Wyoming Wildlife Federation Legislative Liaison Jessi Johnson said the organization’s top priority is defeating a bill outlining steps for designating migration corridors.

She said the organization supports Gov. Mark Gordon’s proposed executive order doing the same thing.

“The executive order provides a flexible and updatable framework for us to work within where as statute is a little hard to update when we need to,” Johnson said.

Gordon issued a draft of his proposal in Dec. 2019. It comes after listening to various stakeholders including conservationists and people representing industry.

“We can have both. We just have to be thoughtful about where we do it and the governor’s executive order provides that framework on how to be thoughtful about it,” Johnson said.

She said another priority is passing bills to increase funding for the wildlife conservation account. It pays for wildlife crossings. It was created with the state’s conservation license plate.

“Right now, the only funding going into that account that we created is from the license plate and the sales of the license plate itself. One of these bills is opening that account to outside donations,” Johnson said. “So what we’re trying to do is get creative where we can find funding for some of these issues.”

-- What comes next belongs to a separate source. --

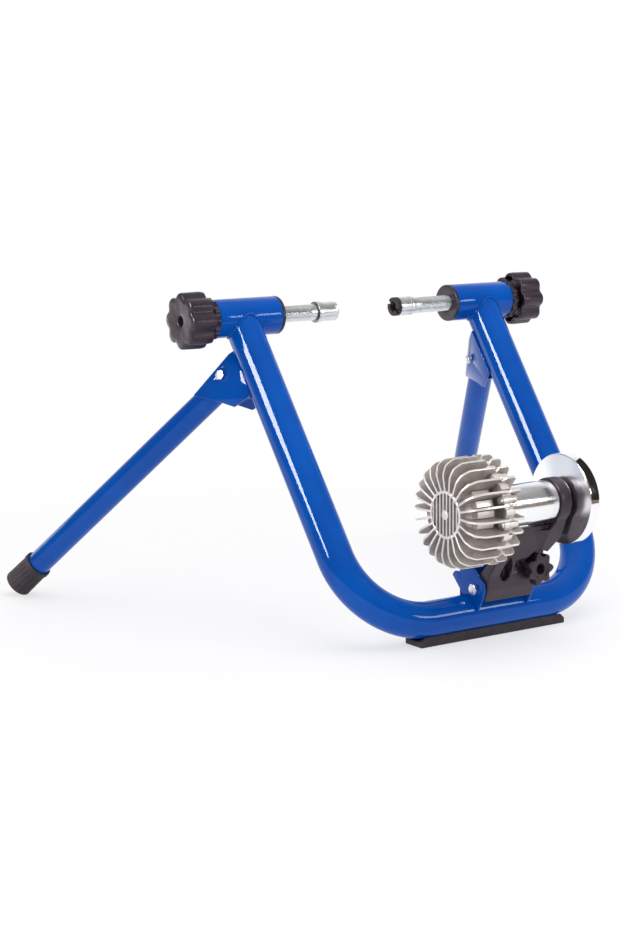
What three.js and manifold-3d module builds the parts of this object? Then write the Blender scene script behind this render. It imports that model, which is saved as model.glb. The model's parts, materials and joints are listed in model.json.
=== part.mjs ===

The other two bills the organization's supporting would also create ways for people to voluntarily give to the account.

The Wyoming Wildlife Federation is also hosting its annual Camo at the Capitol advocacy training Feb. 25th in Cheyenne. Organization officials will teach participants how to lobby their state legislators. That afternoon, participants will then go to the capitol and put those lobbying skills into action.

“This is a citizen lobbyist training. So it’s come learn how a bill is created and then come take a tour through the capitol with us, meet your legislators, learn how to talk to your decision makers in the most effective way,” Johnson said.

She said that night, participants are invited to the annual Sportsman Legislative Reception.